Into the near future, EOTU will each year take up an EOTU project for sustained analysis, as we are this year with Globalization and the university (see www.eotu.uiuc.edu/pedagogy/ projects.htm on the projects). We envision that EOTU projects will become clusters of substantive research activity. While not all EOTU-affiliated courses and students will engage these concerns, the projects offer faculty and students a gateway to research on the university. The gateway will provide resources that make it easy for students to build upon existing data and research questions. In 2004-05, EOTU will devote its activities to Race and the University.

Summer Institute

The 2004 EOTU Summer Institute will facilitate cross-campus application of instructional approaches and materials developed during EOTU's 2003-04 pilot phase. Most of the presenters who will lead sessions during the institute participated in the 2002-03 initiative and have continued to attend Working Group seminars in 2003-04. The Summer Institute's aim is to prepare a second generation of faculty from diverse campus units to participate in EOTU. These faculty members will commit to teaching at least one EOTU-affiliated class during the 2004-05 academic year.

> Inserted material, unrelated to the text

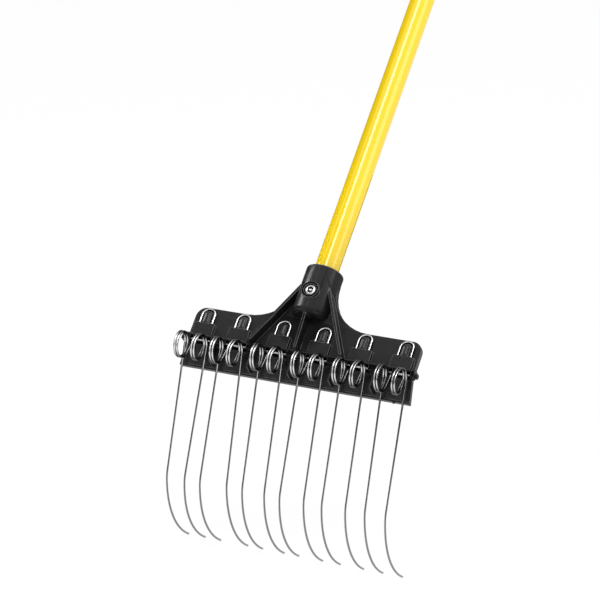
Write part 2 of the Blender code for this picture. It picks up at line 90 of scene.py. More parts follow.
def leaned(points):
    """Points of the upright rake, turned about X at the grip: y' = y cos L + h sin L and
    z' = h cos L - y sin L, with h the height above the grip."""
    points = np.asarray(points, float)
    height = points[..., 2] - GRIP_HEIGHT
    depth = points[..., 1] * math.cos(LEAN) + height * math.sin(LEAN)
    up = height * math.cos(LEAN) - points[..., 1] * math.sin(LEAN)
    return np.stack([points[..., 0], depth, up], axis=-1)


HEAD_CENTRE = Vector(leaned((0.0, -0.0181, 0.0)))
print("coil axis at", [round(value, 4) for value in HEAD_CENTRE])

# %% [markdown]
# ## Camera
#
# The picture was taken with a long lens, from the front right and a little above. The angles come
# from matching the tine tips, the coils and the screw. The frame's centre lies well above the head,
# and a lens shift does that without tilting the camera.

# %% Camera
VIEW_AZIMUTH = math.radians(26.0)
VIEW_ELEVATION = math.radians(20.64)
VIEW_DISTANCE = 3.0

right = Vector((math.cos(VIEW_AZIMUTH), math.sin(VIEW_AZIMUTH), 0))
towards = Vector((
    math.sin(VIEW_AZIMUTH) * math.cos(VIEW_ELEVATION),
    -math.cos(VIEW_AZIMUTH) * math.cos(VIEW_ELEVATION),
    math.sin(VIEW_ELEVATION),
))
above = towards.cross(right)

lens = bpy.data.cameras.new("camera")
lens.lens = 172.8
lens.sensor_width = 36
lens.shift_x = 0.0235
lens.shift_y = 0.1030
camera = bpy.data.objects.new("camera", lens)
aim = Matrix((right, above, towards)).transposed().to_4x4()
aim.translation = HEAD_CENTRE + VIEW_DISTANCE * towards
camera.matrix_world = aim
bpy.context.scene.collection.objects.link(camera)
bpy.context.scene.camera = camera
bpy.context.scene.view_settings.view_transform = "Standard"
print("camera at", [round(value, 3) for value in camera.location])

# %% [markdown]
# ## Shader maths as plain expressions
#
# A finish is a small network of nodes. Wiring it by hand is slow to read, so one class wraps an
# output socket: a sum or a product of two of them adds the Math node that works it out, and one
# method adds any other kind of node.

# %% A socket that can be added and multiplied
class Flow:
    """An output socket of a material. Sums and products of flows add Math nodes."""

    def __init__(self, tree, socket):
        self.tree = tree
        self.socket = socket

    @classmethod
    def node(cls, tree, kind, settings=None, inputs=None, output=0):
        """Adds a node: its settings first, then a value or a link for each named input."""
        made = tree.nodes.new(kind)
        for key, value in (settings or {}).items():
            if key == "stops":
                elements = made.color_ramp.elements
                for position, shade in value[len(elements):]:
                    elements.new(position)
                for element, (position, shade) in zip(elements, value):
                    element.position = position
                    element.color = (shade, shade, shade, 1.0)
            else:
                setattr(made, key, value)
        for key, value in (inputs or {}).items():
            if isinstance(value, cls):
                tree.links.new(value.socket, made.inputs[key])
            else:
                made.inputs[key].default_value = value
        return cls(tree, made.outputs[output])

    def maths(self, operation, first, second):
        inputs = {0: first, 1: second}
        return Flow.node(self.tree, "ShaderNodeMath", {"operation": operation}, inputs)

    def __add__(self, other):
        return self.maths("ADD", self, other)

    def __radd__(self, other):
        return self.maths("ADD", other, self)

    def __sub__(self, other):
        return self.maths("SUBTRACT", self, other)

    def __rsub__(self, other):
        return self.maths("SUBTRACT", other, self)

    def __mul__(self, other):
        return self.maths("MULTIPLY", self, other)

    def __rmul__(self, other):
        return self.maths("MULTIPLY", other, self)

    def between(self, low, high):
        """The flow, from 0 to 1, spread from low to high."""
        return low + self * (high - low)

    def ramp(self, *stops):
        """The flow through a grey ramp of (position, shade) stops."""
        return Flow.node(self.tree, "ShaderNodeValToRGB", {"stops": stops}, {0: self})

    def mix(self, low, high):
        """A colour that goes from low to high as the flow goes from 0 to 1."""
        inputs = {0: self, 6: low, 7: high}
        return Flow.node(self.tree, "ShaderNodeMix", {"data_type": "RGBA"}, inputs, 2)


print("shader helper ready")

# %% [markdown]
# ## Textures and surfaces
#
# Most finishes here need the same three things: a noise at a known size, a fine relief, and the
# Principled surface itself. The noise reads object coordinates, which are metres here, so a scale
# of 1000 makes grains of about a millimetre.

# %% Noise, relief and surface
def new_finish(name):
    """An empty material and its node tree."""
    material = bpy.data.materials.new(name)
    material.use_nodes = True
    material.node_tree.nodes.clear()
    return material, material.node_tree


def rgba(red, green, blue):
    return (red, green, blue, 1.0)


def grey(shade):
    return rgba(shade, shade, shade)


def place(tree, source="Object", stretch=(1.0, 1.0, 1.0), turn=(0.0, 0.0, 0.0)):
    """Coordinates of the surface, stretched and turned."""
    start = Flow.node(tree, "ShaderNodeTexCoord", output=source)
    inputs = {"Vector": start, "Scale": stretch, "Rotation": turn}
    return Flow.node(tree, "ShaderNodeMapping", {"vector_type": "TEXTURE"}, inputs)


def noise(tree, where, scale, detail=3.0):
    inputs = {"Vector": where, "Scale": scale, "Detail": detail}
    return Flow.node(tree, "ShaderNodeTexNoise", None, inputs)


def relief(tree, height, depth, strength=1.0, under=None):
    """A Bump node: the height, from 0 to 1, stands for that depth in metres."""
    inputs = {"Height": height, "Distance": depth, "Strength": strength}
    if under:
        inputs["Normal"] = under
    return Flow.node(tree, "ShaderNodeBump", None, inputs)


def surface(tree, inputs):
    """The Principled surface and the material's output."""
    shader = Flow.node(tree, "ShaderNodeBsdfPrincipled", None, inputs)
    out = tree.nodes.new("ShaderNodeOutputMaterial")
    tree.links.new(shader.socket, out.inputs["Surface"])


# %% [markdown]
# ## Black moulding
#
# The head is injection moulded from a tough black plastic. New mouldings are satin: the steel tool
# was spark-eroded, so the skin has a fine even grain, and the plastic flows in broad soft bands
# that shine a little more or less. The plastic is nearly black, and what is seen of it is mostly
# the white studio in its sheen. The ledge's front and the skirt's top are left as a dark band of
# painted shade, with the ledge's front smoother and darker still. The lower skirt, the gap under
# the ledge and the plate above it are lightened with painted light, and the rounded edges get a
# pale painted highlight.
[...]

The Summer Institute will be organized around four activities: (1) reading, inquiry, and discussion centered on the idea of the university as narrative; (2) introduction and analysis of contemporary and historical narratives about UIUC in particular and higher education more generally; (3) a critical and constructive review of EOTU's 2003-04 pilot phase; and (4) hands-on training in the web-based applications and other technologies upon which EOTU relies.